Frequently Asked Questions

What’s the difference between RDS Multi-AZ and read replicas?

Multi-AZ is for high availability: a synchronous standby in another AZ that automatically takes over on failure, but you can’t read from it. Read replicas are for read scaling: asynchronous copies you can query, promoted manually if needed. They solve different problems and are often used together.

How big is the resilient architectures domain on SAA-C03?

“Design Resilient Architectures” is about 26% of the exam — the largest of the four domains. Reliability and resilience also thread through the high-performing and secure domains, so it’s worth deep preparation. See the exam domains strategy for the full weighting.

Which load balancer should I choose on the exam?

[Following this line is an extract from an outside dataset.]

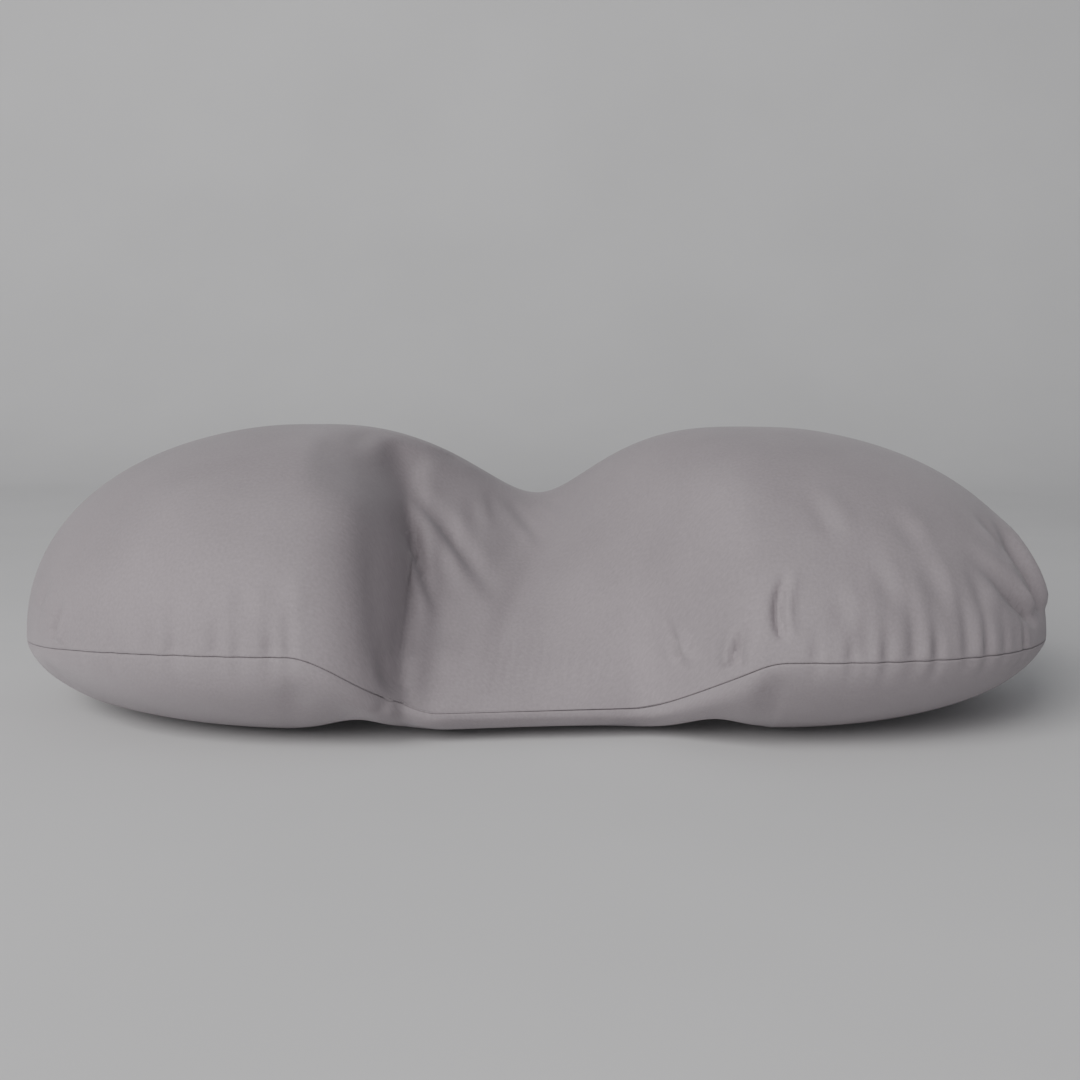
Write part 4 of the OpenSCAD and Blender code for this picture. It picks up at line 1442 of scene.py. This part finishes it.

ALB for HTTP/HTTPS and path/host-based routing; NLB for extreme performance, TCP/UDP, or a static IP; GWLB to insert third-party network appliances. CLB is legacy and rarely the right answer for new architectures.

What are RTO and RPO?

RTO (Recovery Time Objective) is how quickly you must restore service after an outage. RPO (Recovery Point Objective) is how much data loss you can tolerate, measured in time. Together they determine which of the four DR strategies fits — and the exam rewards the cheapest option that still meets both.

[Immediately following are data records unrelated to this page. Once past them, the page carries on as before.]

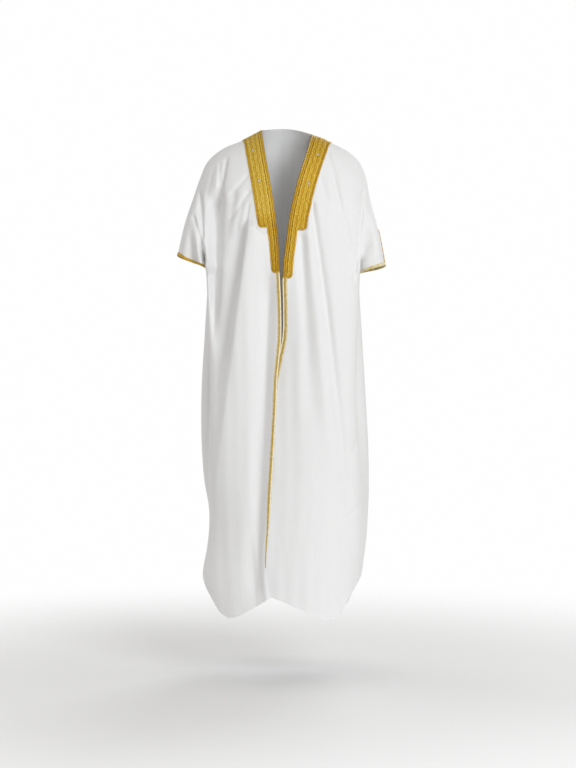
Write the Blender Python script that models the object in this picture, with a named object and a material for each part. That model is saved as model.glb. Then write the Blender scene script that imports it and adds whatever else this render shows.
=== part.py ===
"""An open-fronted robe of light cloth, as it hangs when it is worn, with no wearer inside it.

The robe is one wide cut: a back panel and two front panels that meet on a line along the
shoulders and down the outside of each short sleeve. A slit at the top of each side is the
sleeve opening; below it the side seam runs down to a hem that is rounded up at the sides.
A wide embroidered band runs round the neck and down both fronts.

Metres, +Z up. The wearer faces -Y, and the wearer's left is +X. The origin lies between the
shoulders, level with the side of the neck, where the wearer carries the robe.
"""

import math

import bpy
import numpy as np

# ---------------------------------------------------------------- driving sizes
CLOTH = 0.002            # thickness of the panels
SEAM_GAP = 0.0003        # between two pieces that are sewn together
NECK_HALF = 0.062        # half the width of the neck opening, on the shoulder line
NAPE_BACK = 0.055        # how far the nape of the neckline lies behind the shoulder line
NAPE_RISE = 0.020        # and how far above it
NAPE_TILT = math.radians(35)
BAND_WIDE = 0.058        # on the shoulder line; it looks a little narrower over the chest
BAND_NARROW = 0.029
BAND_DRAW = 0.88         # how much of its width shows there
BAND_LIFT = 0.0010       # from a panel's face to the back of what is sewn on it
BAND_THICK = 0.0018
BAND_CORNER = 0.013      # how far the outer corner of a band's end is cut off
BAND_END = {"right": (-0.282, -0.410), "left": (-0.291, -0.425)}
EDGING = 0.009           # width of the gold edging below the band and round the sleeves
EDGING_THICK = 0.0014
NAPE_LIFT = 0.0012       # more lift for the band round the nape, where the panel bends most
EDGING_END = -1.180      # the edging of the front edges stops here, above the hem
STRIP_LONG = 0.105       # the embroidered strip on the outer fold of each sleeve
STRIP_HALF = 0.013
BUST_Z = -0.30           # where the fronts leave the chest and start to hang
ARM_DROP = {"right": 0.055, "left": 0.040}   # from the sleeve's corner to the slit's foot
ARM_BULGE = 0.072        # how far the sleeve stands out in front of and behind the arm
OVERLAP_OUT = 0.014      # the right front's edge stands forward, the left one's lies back
EDGE_STAND = 0.009       # how much of its width the right edge loses by standing on edge
SQUARE = 2.5             # exponent of the section: 2 is an ellipse, more is squarer
TUCK_TURN = math.radians(88)
TUCK_SPREAD = math.radians(20)
SIDE = {"right": -1, "left": 1}

# The shoulder line from the neck to the sleeve's corner: how far out, and how high.
SHOULDER = {
    "right": {"out": (0.062, 0.116, 0.176, 0.216, 0.239, 0.2565, 0.279, 0.302),
              "z": (0.006, -0.022, -0.048, -0.083, -0.134, -0.186, -0.255, -0.352)},
    "left": {"out": (0.082, 0.110, 0.142, 0.181, 0.218, 0.2335, 0.248, 0.268, 0.292),
             "z": (-0.007, -0.016, -0.031, -0.050, -0.083, -0.117, -0.186, -0.264, -0.381)},
}

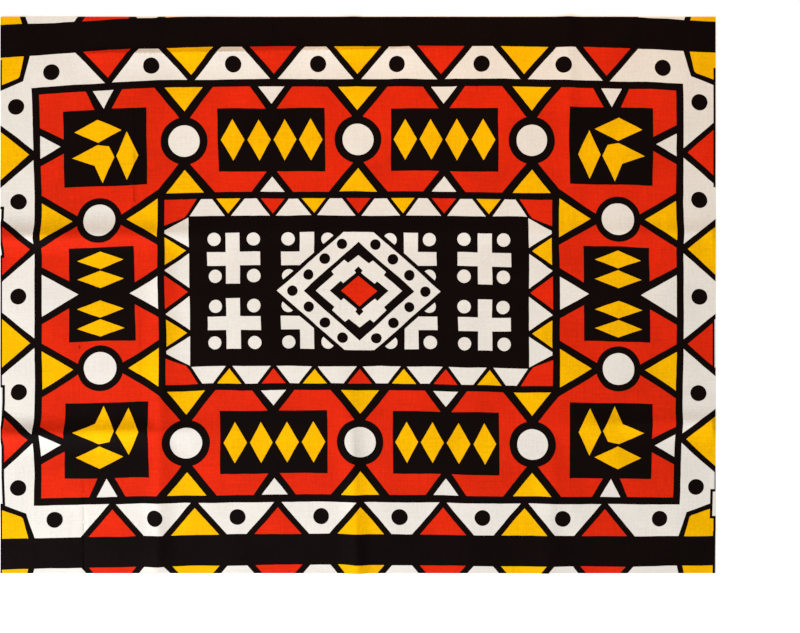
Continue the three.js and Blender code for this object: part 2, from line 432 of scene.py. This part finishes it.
# Where a hand pulled the cloth when it was laid out: a place on the cloth, how far the pull
# reaches, and the shift there
HAND_PULLS = (
    {"of": "upper left corner", "at": (-592, 455), "reach": 100, "right_by": 0, "up_by": 6.0},
    {"of": "upper right corner", "at": (575, 465), "reach": 150, "right_by": 0, "up_by": -3.4},
    {"of": "left of the top border", "at": (-345, 345), "reach": 150, "right_by": 0, "up_by": 1.6},
    {"of": "middle of the top band", "at": (10, 430), "reach": 280, "right_by": 0, "up_by": -1.7},
    {"of": "left side, high", "at": (-440, 160), "reach": 130, "right_by": 0, "up_by": -1.7},
    {"of": "left of the centre", "at": (-210, -20), "reach": 330, "right_by": 0, "up_by": 1.6},
    {"of": "inner border, left", "at": (-317, -74), "reach": 150, "right_by": 1.7, "up_by": 0},
    {"of": "right side", "at": (470, -45), "reach": 150, "right_by": 1.9, "up_by": 0},
    {"of": "lower panels, right", "at": (225, -215), "reach": 190, "right_by": 0, "up_by": -1.6},
    {"of": "right selvedge, low", "at": (560, -210), "reach": 190, "right_by": 0, "up_by": -1.4},
)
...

When should I use Route 53 failover routing?

Use failover routing with health checks for active-passive DR: traffic goes to the primary, and Route 53 automatically redirects to a standby endpoint in another AZ or Region when the primary’s health check fails. For active-active, use latency-based or weighted routing with health checks instead.

Is Aurora more resilient than standard RDS?

Yes. Aurora stores six copies of your data across three AZs, supports up to 15 low-lag read replicas with fast automatic failover, and offers Aurora Global Database for cross-Region DR with sub-second replication — stronger resilience than standard RDS Multi-AZ while remaining MySQL/PostgreSQL compatible.